[The exercise] Copy the listing below line for line, starting at its first line and ending with the line that has "for a in (2" in it. Add nothing.

[Modeling code records]
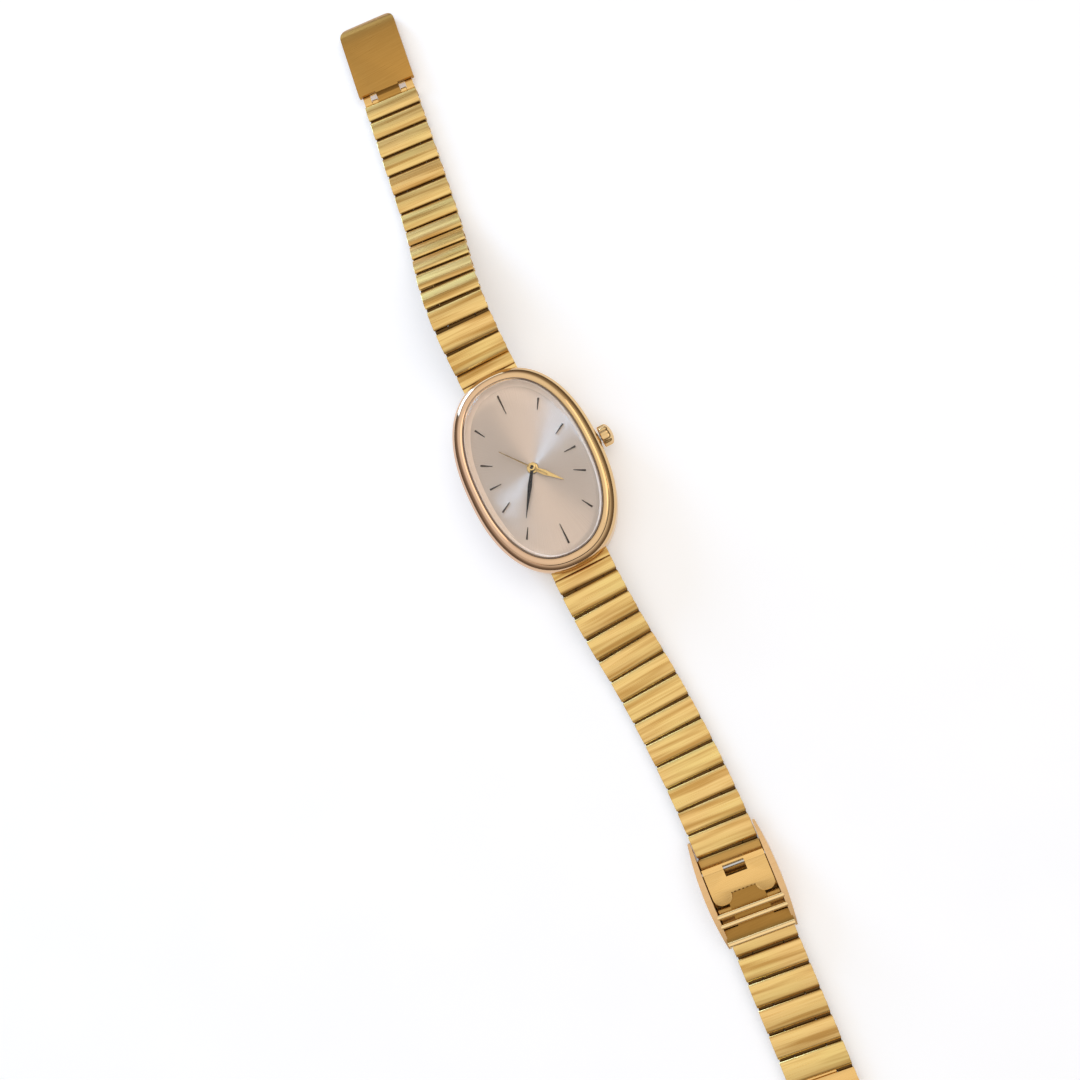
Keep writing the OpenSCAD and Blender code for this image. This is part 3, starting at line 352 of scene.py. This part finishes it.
def oval(w, l, z):
    power = 2 / OVAL_POWER
    return [(w / 2 * bend_power(math.cos(a), power), l / 2 * bend_power(math.sin(a), power), z)
            for a in (2 * math.pi * k / OVAL_STEPS for k in range(OVAL_STEPS))]


def oval_radius(w, l, degrees):
    a = math.radians(degrees)
    total = abs(2 * math.sin(a) / w) ** OVAL_POWER + abs(2 * math.cos(a) / l) ** OVAL_POWER
    return total ** (-1 / OVAL_POWER)


# Faces through a list of rings. A closed list goes round a ring-shaped piece, and an open one gets two ends.
def skin(shape, rings, ring_shaped=False):
    loops = [[shape.verts.new(point) for point in ring] for ring in rings]
    pairs = list(zip(loops, loops[1:]))
    if ring_shaped:
        pairs.append((loops[-1], loops[0]))
    count = len(rings[0])
    for low, high in pairs:
        for k in range(count):
            n = (k + 1) % count
            shape.faces.new((low[k], low[n], high[n], high[k]))
    if not ring_shaped:
        shape.faces.new(list(reversed(loops[0])))
        shape.faces.new(loops[-1])


# Profiles give how far each ring is set in from the piece's full size, and its height
def ring_stack(w, l, profile):
    return [oval(w - 2 * inset, l - 2 * inset, z) for inset, z in profile]


def subtract(base, cutters, name):
    target = new_object(name, base)
    helpers = []
    for cutter in cutters:
        tool = new_object("cutter", cutter)
        cut = target.modifiers.new("cut", "BOOLEAN")
        cut.operation = "DIFFERENCE"
        cut.solver = "EXACT"
        cut.object = tool
        helpers.append(tool)
    result = applied_mesh(target)
    for helper in helpers + [target]:
        bpy.data.objects.remove(helper)
    result.name = name
    return result


# Outline in Y and Z, drawn out along X
def prism_mesh(outline, low, high):
    shape = bmesh.new()
    ends = [[shape.verts.new((x, y, z)) for y, z in outline] for x in (low, high)]
    count = len(outline)
    for k in range(count):
        n = (k + 1) % count
        shape.faces.new((ends[0][k], ends[0][n], ends[1][n], ends[1][k]))
    shape.faces.new(ends[0])
    shape.faces.new(list(reversed(ends[1])))
    return shape


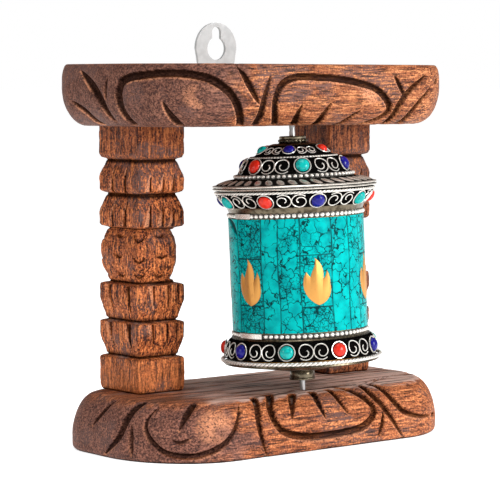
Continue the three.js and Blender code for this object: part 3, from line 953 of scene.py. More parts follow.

[Completed exercise]
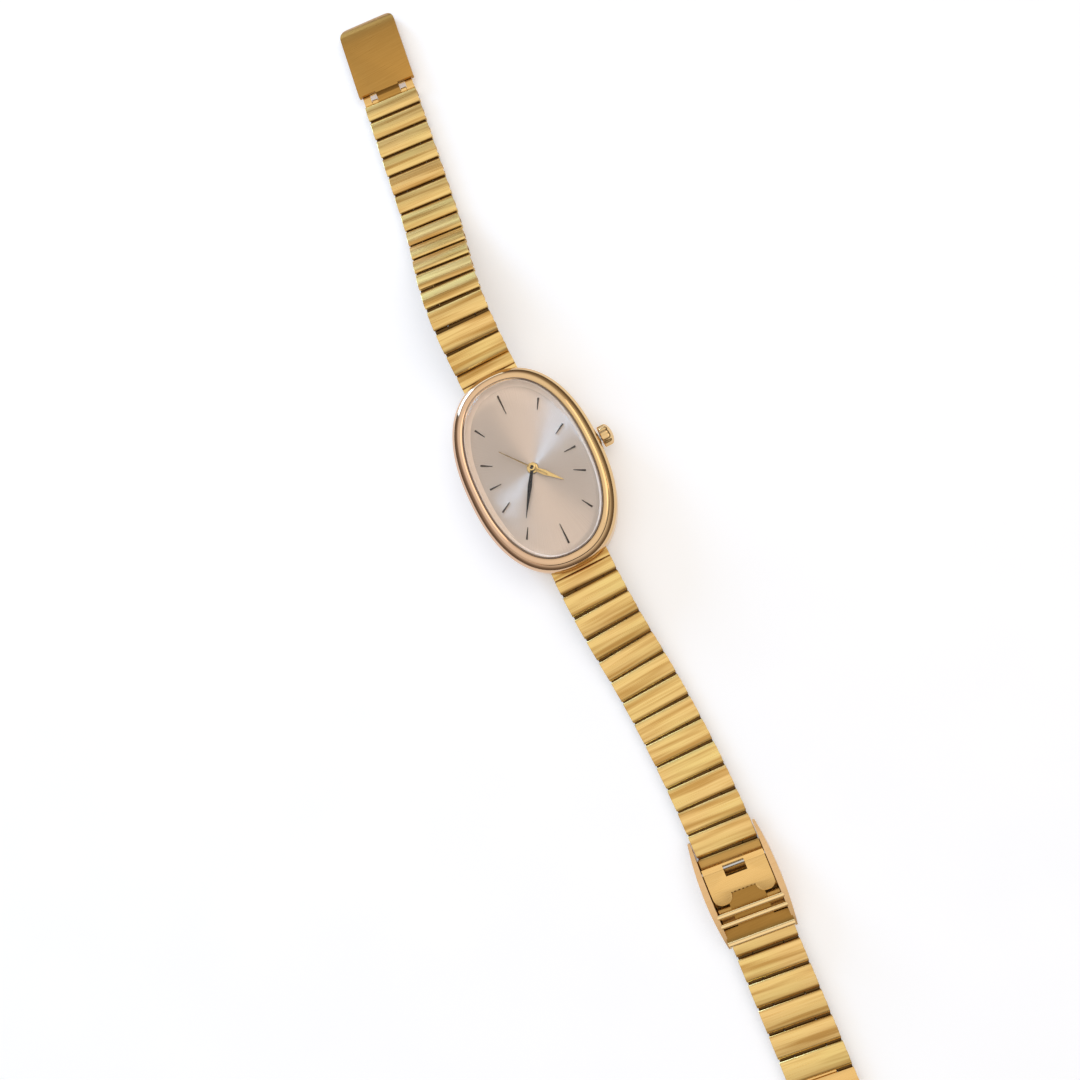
Keep writing the OpenSCAD and Blender code for this image. This is part 3, starting at line 352 of scene.py. This part finishes it.
def oval(w, l, z):
    power = 2 / OVAL_POWER
    return [(w / 2 * bend_power(math.cos(a), power), l / 2 * bend_power(math.sin(a), power), z)
            for a in (2 * math.pi * k / OVAL_STEPS for k in range(OVAL_STEPS))]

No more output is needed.